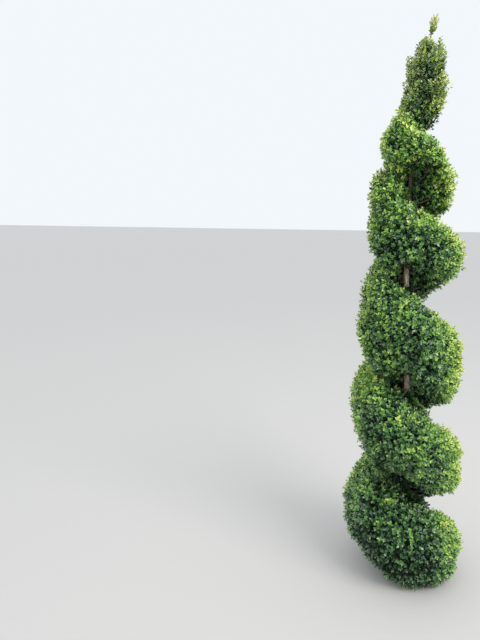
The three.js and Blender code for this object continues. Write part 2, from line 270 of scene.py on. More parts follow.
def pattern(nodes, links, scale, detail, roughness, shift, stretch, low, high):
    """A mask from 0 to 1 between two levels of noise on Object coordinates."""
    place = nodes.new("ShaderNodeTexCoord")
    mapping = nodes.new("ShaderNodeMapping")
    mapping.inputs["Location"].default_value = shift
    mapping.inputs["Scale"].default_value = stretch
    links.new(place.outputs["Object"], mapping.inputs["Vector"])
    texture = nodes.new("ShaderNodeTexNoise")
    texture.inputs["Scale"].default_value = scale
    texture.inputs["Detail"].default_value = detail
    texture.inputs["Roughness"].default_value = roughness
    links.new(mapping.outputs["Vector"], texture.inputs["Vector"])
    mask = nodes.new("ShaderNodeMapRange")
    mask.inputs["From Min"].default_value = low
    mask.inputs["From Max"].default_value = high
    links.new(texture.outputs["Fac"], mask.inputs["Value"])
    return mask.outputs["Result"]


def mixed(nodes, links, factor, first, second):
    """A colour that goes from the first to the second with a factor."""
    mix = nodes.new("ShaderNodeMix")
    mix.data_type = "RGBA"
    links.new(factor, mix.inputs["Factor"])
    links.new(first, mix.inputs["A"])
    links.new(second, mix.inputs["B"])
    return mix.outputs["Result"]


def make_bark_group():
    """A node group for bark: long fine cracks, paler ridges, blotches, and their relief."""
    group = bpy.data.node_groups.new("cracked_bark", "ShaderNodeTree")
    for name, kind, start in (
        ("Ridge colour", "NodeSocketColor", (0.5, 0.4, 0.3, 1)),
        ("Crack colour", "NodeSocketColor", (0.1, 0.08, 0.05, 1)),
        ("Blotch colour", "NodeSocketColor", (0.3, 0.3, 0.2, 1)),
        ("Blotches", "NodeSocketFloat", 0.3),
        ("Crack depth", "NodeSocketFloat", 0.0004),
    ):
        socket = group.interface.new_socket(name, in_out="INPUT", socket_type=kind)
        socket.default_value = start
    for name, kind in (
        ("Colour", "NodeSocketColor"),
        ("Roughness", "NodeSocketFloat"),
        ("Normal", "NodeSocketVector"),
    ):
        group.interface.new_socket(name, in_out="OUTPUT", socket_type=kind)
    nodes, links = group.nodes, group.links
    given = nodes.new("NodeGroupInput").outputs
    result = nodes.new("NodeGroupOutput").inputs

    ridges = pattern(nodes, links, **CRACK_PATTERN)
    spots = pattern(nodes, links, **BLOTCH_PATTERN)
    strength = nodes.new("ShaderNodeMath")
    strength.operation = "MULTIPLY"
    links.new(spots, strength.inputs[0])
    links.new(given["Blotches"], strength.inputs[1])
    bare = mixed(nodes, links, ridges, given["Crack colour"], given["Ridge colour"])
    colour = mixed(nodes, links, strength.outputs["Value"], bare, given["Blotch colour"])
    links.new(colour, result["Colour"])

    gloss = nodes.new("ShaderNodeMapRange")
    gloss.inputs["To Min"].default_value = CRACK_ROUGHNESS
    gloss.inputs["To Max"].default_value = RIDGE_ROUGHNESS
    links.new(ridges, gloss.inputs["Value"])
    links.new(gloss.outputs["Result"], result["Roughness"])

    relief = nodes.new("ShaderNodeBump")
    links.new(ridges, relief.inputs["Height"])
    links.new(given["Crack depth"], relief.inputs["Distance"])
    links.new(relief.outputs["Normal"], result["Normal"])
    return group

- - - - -

- [Written instruction]: Output all of the data again. Match it exactly.

- [Response]:
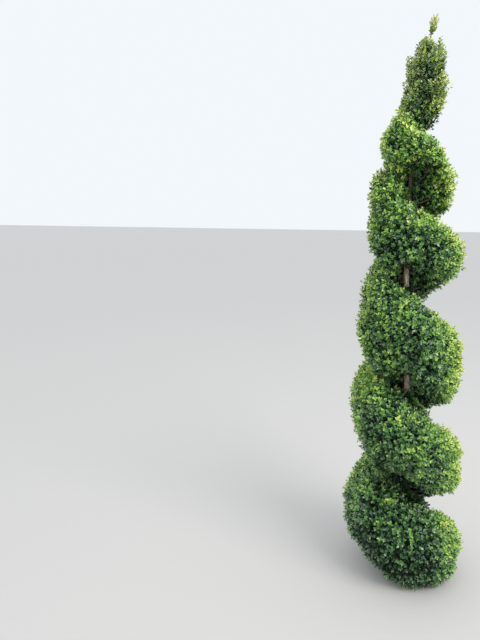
The three.js and Blender code for this object continues. Write part 2, from line 270 of scene.py on. More parts follow.
def pattern(nodes, links, scale, detail, roughness, shift, stretch, low, high):
    """A mask from 0 to 1 between two levels of noise on Object coordinates."""
    place = nodes.new("ShaderNodeTexCoord")
    mapping = nodes.new("ShaderNodeMapping")
    mapping.inputs["Location"].default_value = shift
    mapping.inputs["Scale"].default_value = stretch
    links.new(place.outputs["Object"], mapping.inputs["Vector"])
    texture = nodes.new("ShaderNodeTexNoise")
    texture.inputs["Scale"].default_value = scale
    texture.inputs["Detail"].default_value = detail
    texture.inputs["Roughness"].default_value = roughness
    links.new(mapping.outputs["Vector"], texture.inputs["Vector"])
    mask = nodes.new("ShaderNodeMapRange")
    mask.inputs["From Min"].default_value = low
    mask.inputs["From Max"].default_value = high
    links.new(texture.outputs["Fac"], mask.inputs["Value"])
    return mask.outputs["Result"]


def mixed(nodes, links, factor, first, second):
    """A colour that goes from the first to the second with a factor."""
    mix = nodes.new("ShaderNodeMix")
    mix.data_type = "RGBA"
    links.new(factor, mix.inputs["Factor"])
    links.new(first, mix.inputs["A"])
    links.new(second, mix.inputs["B"])
    return mix.outputs["Result"]


def make_bark_group():
    """A node group for bark: long fine cracks, paler ridges, blotches, and their relief."""
    group = bpy.data.node_groups.new("cracked_bark", "ShaderNodeTree")
    for name, kind, start in (
        ("Ridge colour", "NodeSocketColor", (0.5, 0.4, 0.3, 1)),
        ("Crack colour", "NodeSocketColor", (0.1, 0.08, 0.05, 1)),
        ("Blotch colour", "NodeSocketColor", (0.3, 0.3, 0.2, 1)),
        ("Blotches", "NodeSocketFloat", 0.3),
        ("Crack depth", "NodeSocketFloat", 0.0004),
    ):
        socket = group.interface.new_socket(name, in_out="INPUT", socket_type=kind)
        socket.default_value = start
    for name, kind in (
        ("Colour", "NodeSocketColor"),
        ("Roughness", "NodeSocketFloat"),
        ("Normal", "NodeSocketVector"),
    ):
        group.interface.new_socket(name, in_out="OUTPUT", socket_type=kind)
    nodes, links = group.nodes, group.links
    given = nodes.new("NodeGroupInput").outputs
    result = nodes.new("NodeGroupOutput").inputs

    ridges = pattern(nodes, links, **CRACK_PATTERN)
    spots = pattern(nodes, links, **BLOTCH_PATTERN)
    strength = nodes.new("ShaderNodeMath")
    strength.operation = "MULTIPLY"
    links.new(spots, strength.inputs[0])
    links.new(given["Blotches"], strength.inputs[1])
    bare = mixed(nodes, links, ridges, given["Crack colour"], given["Ridge colour"])
    colour = mixed(nodes, links, strength.outputs["Value"], bare, given["Blotch colour"])
    links.new(colour, result["Colour"])

    gloss = nodes.new("ShaderNodeMapRange")
    gloss.inputs["To Min"].default_value = CRACK_ROUGHNESS
    gloss.inputs["To Max"].default_value = RIDGE_ROUGHNESS
    links.new(ridges, gloss.inputs["Value"])
    links.new(gloss.outputs["Result"], result["Roughness"])

    relief = nodes.new("ShaderNodeBump")
    links.new(ridges, relief.inputs["Height"])
    links.new(given["Crack depth"], relief.inputs["Distance"])
    links.new(relief.outputs["Normal"], result["Normal"])
    return group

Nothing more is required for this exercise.